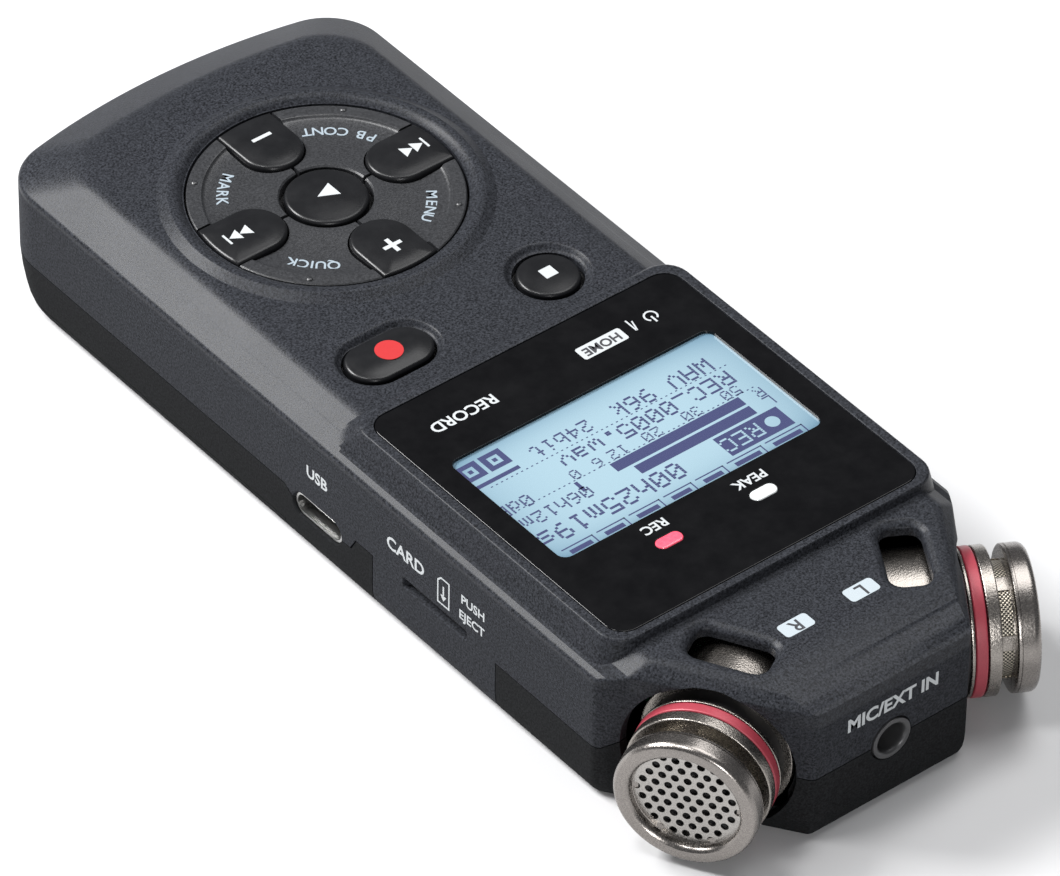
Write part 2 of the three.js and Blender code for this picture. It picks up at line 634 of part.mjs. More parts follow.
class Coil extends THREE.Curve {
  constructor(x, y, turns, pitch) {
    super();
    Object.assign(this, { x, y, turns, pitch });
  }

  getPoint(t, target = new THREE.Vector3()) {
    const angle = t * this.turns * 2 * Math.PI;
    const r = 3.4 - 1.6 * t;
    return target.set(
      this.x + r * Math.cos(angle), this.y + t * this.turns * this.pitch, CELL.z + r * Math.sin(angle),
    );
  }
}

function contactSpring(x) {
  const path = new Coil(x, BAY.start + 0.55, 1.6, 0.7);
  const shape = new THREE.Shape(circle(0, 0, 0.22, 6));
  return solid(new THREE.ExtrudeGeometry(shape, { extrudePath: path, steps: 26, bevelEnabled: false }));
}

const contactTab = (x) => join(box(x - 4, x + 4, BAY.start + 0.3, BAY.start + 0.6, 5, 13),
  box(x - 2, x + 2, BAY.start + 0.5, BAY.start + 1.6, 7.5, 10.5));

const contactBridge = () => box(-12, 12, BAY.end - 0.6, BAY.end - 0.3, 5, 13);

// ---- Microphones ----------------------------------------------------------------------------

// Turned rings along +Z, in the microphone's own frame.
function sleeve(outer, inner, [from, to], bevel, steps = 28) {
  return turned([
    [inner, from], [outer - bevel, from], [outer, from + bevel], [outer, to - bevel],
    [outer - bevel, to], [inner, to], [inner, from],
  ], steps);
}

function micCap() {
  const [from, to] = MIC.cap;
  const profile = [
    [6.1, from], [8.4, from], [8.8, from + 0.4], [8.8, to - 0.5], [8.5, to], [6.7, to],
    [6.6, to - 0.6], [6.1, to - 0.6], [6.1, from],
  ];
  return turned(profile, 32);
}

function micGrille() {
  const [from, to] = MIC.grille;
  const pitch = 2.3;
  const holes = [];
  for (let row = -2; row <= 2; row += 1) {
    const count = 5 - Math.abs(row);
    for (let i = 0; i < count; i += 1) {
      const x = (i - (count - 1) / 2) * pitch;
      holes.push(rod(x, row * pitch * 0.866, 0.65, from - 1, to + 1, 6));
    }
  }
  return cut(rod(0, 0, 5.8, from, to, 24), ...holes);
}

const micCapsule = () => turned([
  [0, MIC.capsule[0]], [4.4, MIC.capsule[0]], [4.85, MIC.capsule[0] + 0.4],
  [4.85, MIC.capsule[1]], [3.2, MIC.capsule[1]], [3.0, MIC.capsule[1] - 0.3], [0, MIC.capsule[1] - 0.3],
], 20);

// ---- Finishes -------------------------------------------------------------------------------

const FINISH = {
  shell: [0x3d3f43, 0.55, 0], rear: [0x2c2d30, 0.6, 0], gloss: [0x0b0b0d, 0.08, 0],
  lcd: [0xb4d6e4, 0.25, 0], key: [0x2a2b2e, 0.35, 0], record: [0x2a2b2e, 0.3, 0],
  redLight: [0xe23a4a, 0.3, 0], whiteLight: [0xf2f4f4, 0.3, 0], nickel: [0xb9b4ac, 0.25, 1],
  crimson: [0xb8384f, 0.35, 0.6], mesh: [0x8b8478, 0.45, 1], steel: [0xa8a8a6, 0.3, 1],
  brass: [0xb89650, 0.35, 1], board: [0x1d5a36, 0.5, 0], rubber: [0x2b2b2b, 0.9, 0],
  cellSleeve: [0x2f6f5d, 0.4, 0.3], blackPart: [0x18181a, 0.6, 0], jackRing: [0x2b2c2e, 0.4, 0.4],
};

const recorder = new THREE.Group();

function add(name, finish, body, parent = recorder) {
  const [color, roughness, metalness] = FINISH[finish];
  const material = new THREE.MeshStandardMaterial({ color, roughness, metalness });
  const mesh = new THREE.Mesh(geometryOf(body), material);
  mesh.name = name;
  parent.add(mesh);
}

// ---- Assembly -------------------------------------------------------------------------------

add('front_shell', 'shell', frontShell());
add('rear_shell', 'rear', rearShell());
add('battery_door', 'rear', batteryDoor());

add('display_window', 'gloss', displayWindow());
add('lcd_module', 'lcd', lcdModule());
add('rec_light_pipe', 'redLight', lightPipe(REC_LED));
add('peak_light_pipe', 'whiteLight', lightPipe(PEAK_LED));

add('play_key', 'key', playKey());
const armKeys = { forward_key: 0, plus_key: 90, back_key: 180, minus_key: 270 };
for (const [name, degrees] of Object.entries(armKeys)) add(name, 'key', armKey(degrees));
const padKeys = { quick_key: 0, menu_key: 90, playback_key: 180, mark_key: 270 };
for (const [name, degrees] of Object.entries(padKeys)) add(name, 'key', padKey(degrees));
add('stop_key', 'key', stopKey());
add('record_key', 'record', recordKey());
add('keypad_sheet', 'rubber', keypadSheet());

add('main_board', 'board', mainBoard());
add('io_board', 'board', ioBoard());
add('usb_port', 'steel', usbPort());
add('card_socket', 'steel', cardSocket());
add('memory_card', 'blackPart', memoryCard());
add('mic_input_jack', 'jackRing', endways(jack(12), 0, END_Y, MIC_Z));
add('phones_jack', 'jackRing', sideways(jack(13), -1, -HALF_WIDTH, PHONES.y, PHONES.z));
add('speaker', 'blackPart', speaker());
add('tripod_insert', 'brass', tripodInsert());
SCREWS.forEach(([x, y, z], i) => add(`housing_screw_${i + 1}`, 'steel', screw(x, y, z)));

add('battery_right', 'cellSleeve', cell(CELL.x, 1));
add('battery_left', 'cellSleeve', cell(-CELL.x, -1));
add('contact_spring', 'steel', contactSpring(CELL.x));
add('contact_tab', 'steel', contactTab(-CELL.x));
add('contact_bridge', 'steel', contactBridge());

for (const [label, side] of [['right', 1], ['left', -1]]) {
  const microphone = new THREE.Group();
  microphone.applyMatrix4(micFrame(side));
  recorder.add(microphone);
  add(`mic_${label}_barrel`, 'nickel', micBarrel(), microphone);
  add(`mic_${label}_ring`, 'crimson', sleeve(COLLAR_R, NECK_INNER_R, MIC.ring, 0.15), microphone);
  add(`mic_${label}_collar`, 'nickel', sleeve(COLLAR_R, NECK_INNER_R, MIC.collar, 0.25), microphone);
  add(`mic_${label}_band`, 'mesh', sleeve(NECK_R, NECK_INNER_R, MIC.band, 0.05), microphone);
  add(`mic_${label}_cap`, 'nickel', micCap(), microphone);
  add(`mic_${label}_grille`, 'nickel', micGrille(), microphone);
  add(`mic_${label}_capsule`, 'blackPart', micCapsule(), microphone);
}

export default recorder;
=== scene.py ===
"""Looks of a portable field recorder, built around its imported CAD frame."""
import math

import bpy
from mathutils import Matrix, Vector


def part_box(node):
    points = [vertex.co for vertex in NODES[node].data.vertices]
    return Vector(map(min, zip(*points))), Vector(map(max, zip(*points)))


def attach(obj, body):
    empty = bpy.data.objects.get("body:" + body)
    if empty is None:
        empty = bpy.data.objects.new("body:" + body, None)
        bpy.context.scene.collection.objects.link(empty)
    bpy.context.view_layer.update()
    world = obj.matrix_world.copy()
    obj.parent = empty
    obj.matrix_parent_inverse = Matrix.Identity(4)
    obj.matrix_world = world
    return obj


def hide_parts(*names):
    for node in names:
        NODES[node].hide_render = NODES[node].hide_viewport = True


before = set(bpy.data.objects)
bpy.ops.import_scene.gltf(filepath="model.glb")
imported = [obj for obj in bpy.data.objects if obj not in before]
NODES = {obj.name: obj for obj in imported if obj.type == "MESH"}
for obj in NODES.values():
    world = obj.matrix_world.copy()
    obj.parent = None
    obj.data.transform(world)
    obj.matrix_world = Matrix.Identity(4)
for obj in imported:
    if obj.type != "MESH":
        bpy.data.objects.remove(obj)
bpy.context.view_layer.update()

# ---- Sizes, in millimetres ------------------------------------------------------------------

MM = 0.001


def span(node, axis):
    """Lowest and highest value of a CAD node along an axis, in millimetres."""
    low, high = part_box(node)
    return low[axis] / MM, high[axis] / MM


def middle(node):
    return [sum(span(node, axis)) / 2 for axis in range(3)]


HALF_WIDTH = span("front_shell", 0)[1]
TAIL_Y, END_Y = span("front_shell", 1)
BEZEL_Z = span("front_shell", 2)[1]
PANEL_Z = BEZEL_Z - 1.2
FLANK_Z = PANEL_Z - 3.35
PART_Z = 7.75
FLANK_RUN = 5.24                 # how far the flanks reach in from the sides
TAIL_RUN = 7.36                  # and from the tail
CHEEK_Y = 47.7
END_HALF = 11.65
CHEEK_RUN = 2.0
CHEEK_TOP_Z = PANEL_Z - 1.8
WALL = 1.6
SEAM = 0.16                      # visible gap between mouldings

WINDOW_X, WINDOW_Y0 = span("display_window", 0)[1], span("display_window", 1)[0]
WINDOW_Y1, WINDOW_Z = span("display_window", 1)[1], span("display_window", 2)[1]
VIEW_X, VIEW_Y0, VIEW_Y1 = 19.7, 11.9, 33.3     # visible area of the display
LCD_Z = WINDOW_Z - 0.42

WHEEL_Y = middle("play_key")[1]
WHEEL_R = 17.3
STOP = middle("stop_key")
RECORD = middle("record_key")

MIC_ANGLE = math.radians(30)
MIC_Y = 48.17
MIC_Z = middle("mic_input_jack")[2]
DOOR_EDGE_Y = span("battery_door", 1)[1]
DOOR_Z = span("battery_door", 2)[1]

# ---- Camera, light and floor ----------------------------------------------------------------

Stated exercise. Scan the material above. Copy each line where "body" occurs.

Completed task.
function add(name, finish, body, parent = recorder) {
  const mesh = new THREE.Mesh(geometryOf(body), material);
def attach(obj, body):
    empty = bpy.data.objects.get("body:" + body)
        empty = bpy.data.objects.new("body:" + body, None)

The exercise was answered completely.